Snowflake and Auto-increment delivered the fastest pagination times overall, especially in Postgres. UUIDv7 performed solidly but slightly slower than expected, while NanoID and UUIDv4 lagged behind in both engines. Time-ordered formats like Snowflake likely benefit from more cache-friendly and index-aligned data access during pagination.


Batch Retrieval

Batch retrieval measures the speed of fetching a large, fixed number of rows in a single query.
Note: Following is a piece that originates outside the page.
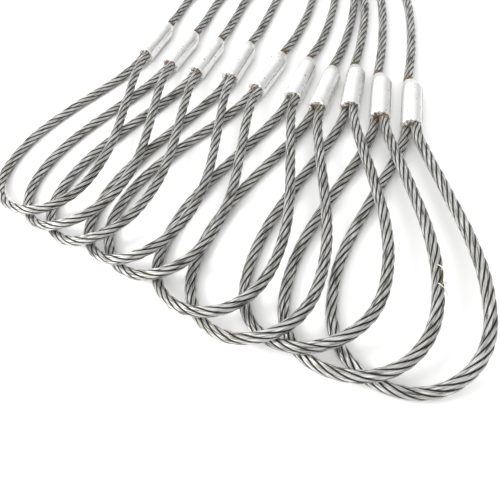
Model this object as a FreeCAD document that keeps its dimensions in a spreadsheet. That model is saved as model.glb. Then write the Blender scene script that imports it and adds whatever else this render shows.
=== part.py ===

UUIDv7, Snowflake, and Auto-increment all delivered fast batch read times, particularly in Postgres. NanoID showed a sharp slowdown in MySQL, likely due to its string-based indexing overhead. Overall, UUIDv7 offered strong, balanced performance across both engines.


Concurrent Updates

Postgres is a clear winner here due to MVCC

Here, UUIDv7 and Snowflake performed the best under concurrent write pressure in both MySQL and Postgres. Thanks to MVCC, Postgres handled concurrency consistently well. UUIDv7 maintained both index health and write speed — making it ideal for high-concurrency systems.


Potential Options

Based on this testing, the shortlist came down to:

  1. Postgres with native UUID type + UUIDv7
  2. Postgres with BIGINT + Snowflake IDs
  3. MySQL with BIGSERIAL + UUIDv7 or UUIDv4

End Decision

In the end we chose Postgres + UUIDv7, because it gave us:

  • Time-ordered UUIDs with great performance
  • Native storage support (UUID) and compact indexing
  • No coordination overhead
  • Better query consistency under load
  • zero cost differnce compairing it to MySQL hosted instances on ASW

Closing Thoughts

This research helped us make a small but foundational decision early, and avoid expensive rewrites later. UUIDv7 might not be for everyone, but if you care about pagination, performance, and clean indexing in Postgres, it’s a strong default.